See Cordoning and Draining Managed Nodes Before Shut Down or Termination.
- Click Cycle node to start the operation.
-
Monitor the progress of the operation by viewing the status of the associated work request on the Node pool details page (see Getting Work Request Details).
To terminate and replace all the worker nodes in a managed node pool
To terminate and replace all the worker nodes in a managed node pool, use the oci ce node-pool update command and required parameters:
oci ce node-pool update --node-pool-id <node-pool-ocid> --node-pool-cycling-details "{\"isNodeCyclingEnabled\":true,\"cycleModes\":\"INSTANCE_REPLACE\",\"maximumUnavailable\":<value>,\"maximumSurge\":<value>}" --<property-to-update> <new-value> [OPTIONS]
where
--<property-to-update> <new-value>
is a new value for a node pool property. Note that the property you change is irrelevant, but you must change at least one property.

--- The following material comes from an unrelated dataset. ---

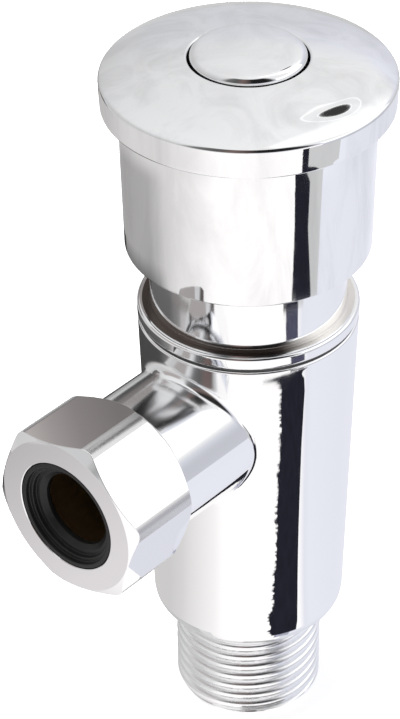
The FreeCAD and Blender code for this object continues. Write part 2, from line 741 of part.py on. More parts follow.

Also note that including\"cycleModes\":\"INSTANCE_REPLACE\"
in the--node-pool-cycling-details
parameter is optional, since it is assumed if not explicitly included.For example:
oci ce node-pool update --node-pool-id ocid1.nodepool.oc1.iad.aaaaaaa______eya --node-pool-cycling-details "{\"isNodeCyclingEnabled\":true,\"maximumUnavailable\":1,\"maximumSurge\":1}" --initial-node-labels '[{"key": "foo", "value": "bar"}]'
To terminate and replace a specific managed node
To terminate and replace a specific managed node, use the oci ce node-pool delete-node command and required parameters to delete a node, and include
--is-decrement-size false
to specify that you do not want to scale down the node pool:oci ce node-pool delete-node --node-pool-id <node-pool-ocid> --node-id <node-ocid> --is-decrement-size false [OPTIONS]
To terminate and replace all the worker nodes in a managed node pool using the OCI API:
Run the UpdateNodePool operation to terminate and replace all the worker nodes in a managed node pool.
To terminate and replace a specific managed node using the OCI API:
Run the DeleteNode operation to terminate and replace a specific managed node using the OCI API.